Target n-gram Language Models

This feature provides information about the target language structure and fluency, by favoring those partial-translation hypotheses which are more likely to constitute correctly structured target sentences over those which are not. The model implements a standard word n-gram model of the target language, which is computed according to the following expression:

p(f1J,e1I) = πi=1I p(ei|ei-1, ..., ei-n+1)
where e refers to target, f to input and ei to the ith target word of a given translation hypothesis, and n is the language model order.

Multiple target n-gram language models can be used in decoding time. Each model must be computed over any tuple target side factored form available to the decoder.


Target Word Bonus Model

Similar to the tuple bonus model, the target word bonus model is used in order to compensate the system preference for shorter translation hypotheses. It is implemented following the next equation:

p(f1J,e1I) = exp(I)


Source n-gram Language Models

This feature aims at providing information about the reordered input language (reordered so as to allow the tuples target side matching the target language word order). The model implements a standard word n-gram model of the input language, which is computed according to the following expression:

p(f1J,e1I) = πj=1J p(fj|fj-1, ..., fj-n+1)
where fj refers to the jth input word of a given translation hypothesis, and n is the language model order.

Multiple source n-gram language models can be used in decoding time. Each model must be computed over any tuple source side factored form available to the decoder.


Source Word Bonus Model

Similar to the previous bonus models, the source word bonus model is used in order to compensate the system preference for shorter input sentences. Hence, it is only applied when translating word lattices containing paths differently sized. It is implemented following the next equation:

p(f1J,e1I) = exp(J)


Tuple (unigram) models

As standard SMT systems, Ncoder introduces additional models to account for the statistical consistency of the pair of word sequences presents on each translation unit. All models follow the same equation:

p(f1J,e1I) = πk=1K p((f,e)k)

Our current system implementation employs four different estimations for p((f,e)k): Where ei and fj are respectively the i-th and j-th words of the tuple target and source side. The probability distribution plex is computed based on counts using the training bitext word alignments.


Lexicalized Reordering

As in standard SMT systems, we consider a lexicalized reordering model that conditions reordering on the actual tuples. In our implementation, we consider four base reordering types: In addition, we also consider two overlapped types: More formally, we want to introduce a reordering model po that predicts an orientation type, orientation ∈ {m,s,f,b} given the tuple currently used in translation: po(orientation|f,e)
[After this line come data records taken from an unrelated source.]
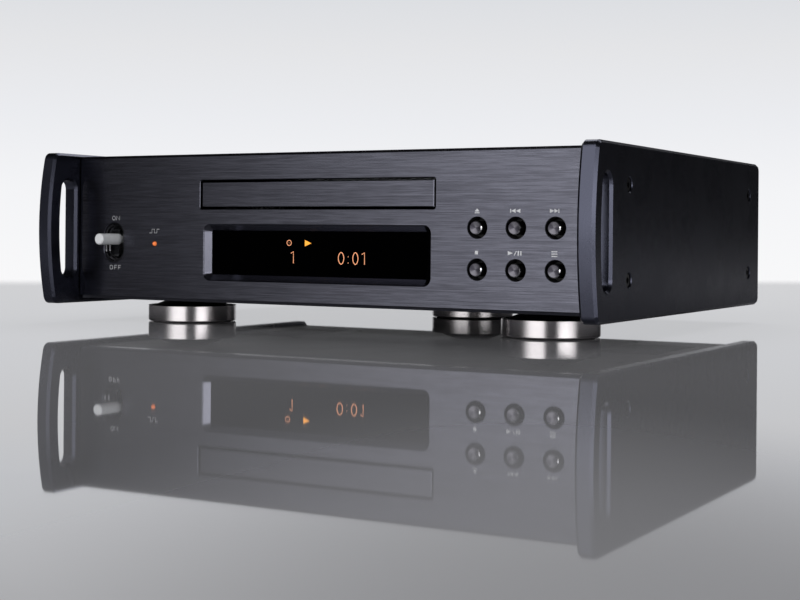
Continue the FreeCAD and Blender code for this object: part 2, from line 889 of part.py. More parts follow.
# Chassis: a folded pan with bosses for the side bolts
foot_x = half - s.foot_inset
foot_places = [(-foot_x, face + s.foot_front), (foot_x, face + s.foot_front), (0.0, rear_outer - s.foot_rear)]


def base_chassis():
    """The pan with its inward folds, foot holes and cooling slots."""
    body = new_body("base_chassis")
    start = panel_back + s.sheet
    profile = plane_sketch(body, "XZ_Plane", -start)
    low, top = s.panel_low, shell_top
    lip = wall_inner - s.fold
    polygon(profile, [
        (-inner, low), (inner, low), (inner, top), (lip, top), (lip, top - s.sheet),
        (wall_inner, top - s.sheet), (wall_inner, floor_top), (-wall_inner, floor_top),
        (-wall_inner, top - s.sheet), (-lip, top - s.sheet), (-lip, top), (-inner, top)])
    pad(body, profile, rear_inner - start, back=True)
    for side in (1, -1):
        fold = plane_sketch(body, "XZ_Plane", -(rear_inner - s.sheet))
        x = (lip, wall_inner) if side > 0 else (-wall_inner, -lip)
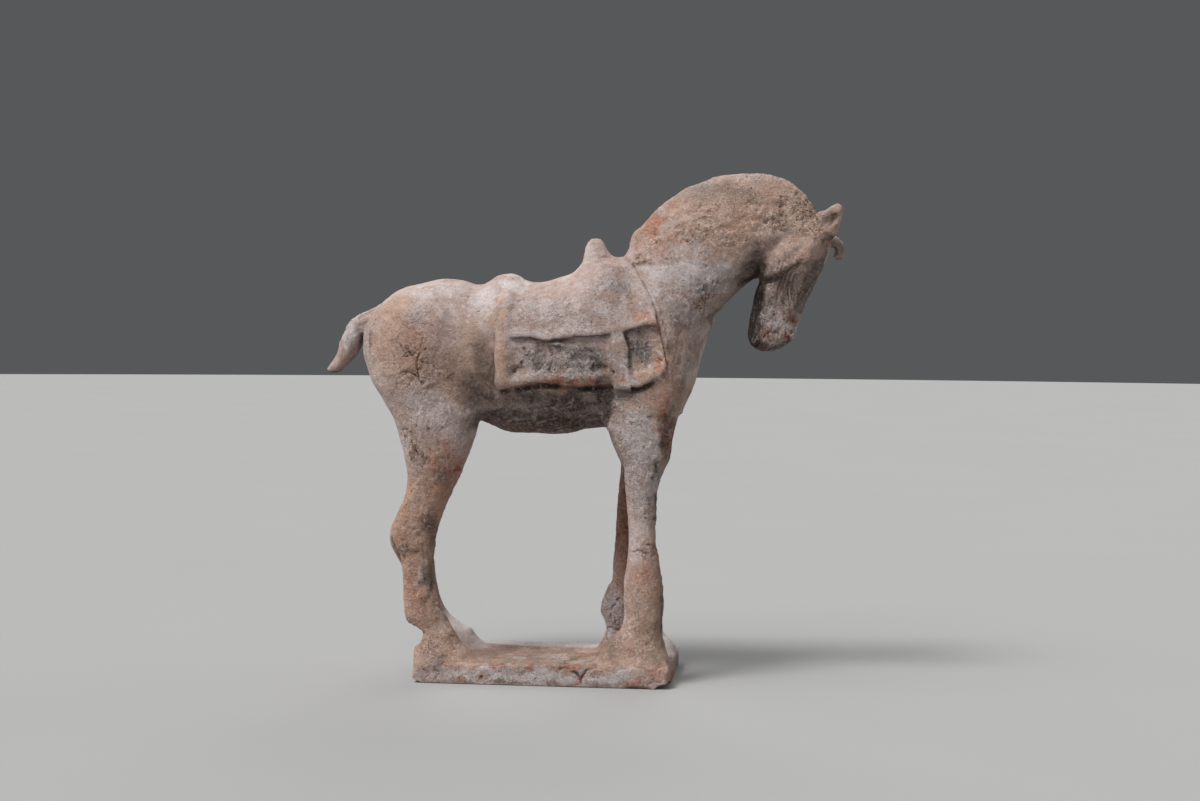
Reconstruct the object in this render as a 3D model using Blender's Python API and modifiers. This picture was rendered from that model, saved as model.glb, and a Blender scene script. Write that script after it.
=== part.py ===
"""Terracotta horse: a saddled pottery horse with a hogged mane, fired as one with its slab base.

Run with: blender --background --python part.py
Units: metres, +Z up.  Origin: centre of the underside of the base.  The horse faces +X.

The horse, its saddle and its base are one piece of fired clay, so they become one closed solid.
Each form is a loft through a short table of stations.  The forms are joined with a voxel Remesh,
eased with a Smooth, reduced with a Decimate and cut flat on the underside with a Boolean.
"""
import math

import bmesh
import bpy
from mathutils import Vector

# ------------------------------------------------------------------ named sizes (millimetres)
MM = 0.001
BASE_LENGTH = 150.0        # along X
BASE_WIDTH = 87.0          # along Y
BASE_HEIGHT = 12.1
BASE_EDGE = 2.6            # rounding of the slab's edges
CUT_DEPTH = 8.0            # how far the forms run below the underside before it is cut flat
VOXEL = 1.2                # remesh grain
KEEP = 0.0335              # share of the remeshed faces that the reduced solid keeps

# saddle: outline heights and positions in side view, and how far each level stands proud
SADDLE_REAR = -27.6        # rear rim
SADDLE_RIM = 8.6           # width of the raised rear rim
SADDLE_HEM = 173.6         # bottom hem of the saddle cloth
SADDLE_BAND = 7.5          # height of the raised band along the bottom hem
COVER_HEM = 202.0          # lower edge of the upper cover
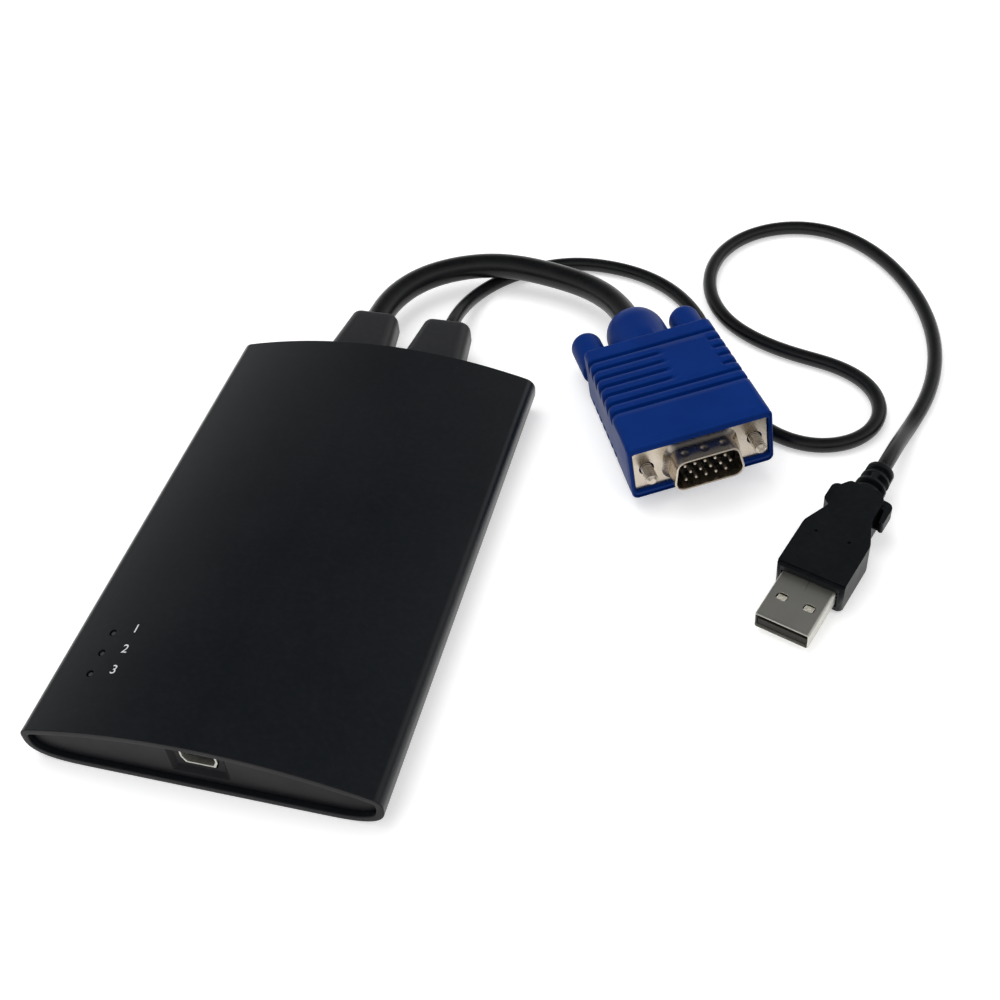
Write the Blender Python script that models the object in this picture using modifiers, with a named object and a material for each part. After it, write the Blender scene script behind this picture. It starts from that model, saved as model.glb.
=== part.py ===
# Crash cart adapter: a flat console case with a video lead and a bus lead.
# Metres, +Z up. The case lies along Y with its port at -Y and its two leads at +Y,
# and its flat bottom rests on Z = 0 with the origin under the middle of the case.
import math

import bmesh
import bpy
from mathutils import Euler, Matrix, Vector

GAP = 0.0003                      # clearance between two pieces that touch

# Case sleeve, an extruded tube with a crowned top
CASE_WIDTH = 0.0750
CASE_LENGTH = 0.1170
CASE_HEIGHT = 0.0145
CASE_WAIST = 0.47 * CASE_HEIGHT   # height of the widest line of the section
CASE_WALL = 0.0016
CASE_CORNER = 0.0028              # radius between the sides and the crown
FLAT_WIDTH = 0.64 * CASE_WIDTH    # flat part of the bottom
BELLY_POWER = 3.0                 # squareness of the curve from the flat to the waist
RIM_ROUND = 0.0004

# End plates, set back inside the rims of the sleeve
PLATE_SETBACK = 0.0012
PLATE_THICKNESS = 0.0018
SKIRT_DEPTH = 0.0040
SKIRT_WALL = 0.0012
SKIRT_HALF_SPAN = 0.40 * CASE_WIDTH    # the skirts stop here, clear of the board's rails
END_SCREW_SPACING = 0.64 * CASE_WIDTH
END_SCREW_HEAD_RADIUS = 0.0017
END_SCREW_HEAD_HEIGHT = 0.0008
END_SCREW_CROWN_RADIUS = 0.0012    # flat top of the domed head
END_SCREW_RADIUS = 0.0011
END_SCREW_LENGTH = 0.0080
SCREW_BOSS_RADIUS = 0.0023
SCREW_BOSS_LENGTH = 0.0110
SCREW_BOSS_MERGE = 0.0002         # how far a boss sinks into the top wall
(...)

In order to learn this reordering model, we count how often each extracted tuple is found with each of the four orientation types. The probability distribution po is then estimated based on these counts using the maximum likelihood principle: po(orientation|f,e) = count(orientation,f,e) / Σo count(o,f,e)

Given the sparse statistics of the orientation types, we may want to smooth the probability distribution with some factor σ: po(orientation|f,e) = ((σ/4) + count(orientation,f,e)) / (σ + Σo count(o,f,e))

where σ = 1 / Σo count(o,f,e)

The next example shows the reordering orientations (last column) computed over a sequence of tuples:
les          ||| NULL          ||| 0     ||| (m) 
opérations   ||| operations    ||| 1     ||| (m)
contre       ||| there against ||| 2     ||| (m)
les          ||| NULL          ||| 3     ||| (m)
des Talibans ||| Taliban       ||| 5 6   ||| (f)
et           ||| and           ||| 7     ||| (m)
d' Al-Qaeda  ||| al-Qaeda      ||| 8 9   ||| (m)
forces       ||| forces        ||| 4     ||| (b)
ont obtenu   ||| brought       ||| 10 11 ||| (f)
des          ||| NULL          ||| 12    ||| (m)
mitigés      ||| mixed         ||| 14    ||| (f)
résultats    ||| result        ||| 13    ||| (s)
.            ||| .             ||| 15    ||| (f)
A particular case considers tuples with non consecutive input words (see the third tuple in our example). In such case we arbitrary set to swap (s) the orientation of a unit that has words within the previous one (or when the previous one has words within the current one).
qui       ||| that     ||| 40    ||| (m)
vraiment  ||| truly    ||| 42    ||| (f)
ont été   ||| were     ||| 41 43 ||| (s)
terribles ||| dreadful ||| 44    ||| (m)
.         ||| .        ||| 45    ||| (m)
The reordering model may also be learned conditionned to the next tuple (not only the previous one). The same method is also used.


Distortion Lattice Model

Each rewrite rule used to extend the word lattice with a reordering path (see Section decoding) has associated a probability distribution pl estimated base on counts using the maximum likelihood principle: pl = count(f,f*) / Σf' count(f,f')
Where f is an original sequence of input words (or POS tags), and f* is a permutation (or reordering) of f.


Distortion Penalty

This model implements a 'weak' distance-based (measured in words) reordering model that penalizes the longest reorderings, only allowed when sufficiently supported by the rest of models. It follows the next equation:

p(f1J,e1I) = Πj=1J exp abs(position(j) - position(j-1)) - 1
where position(j) refers to the original position of the hypothesis input word j.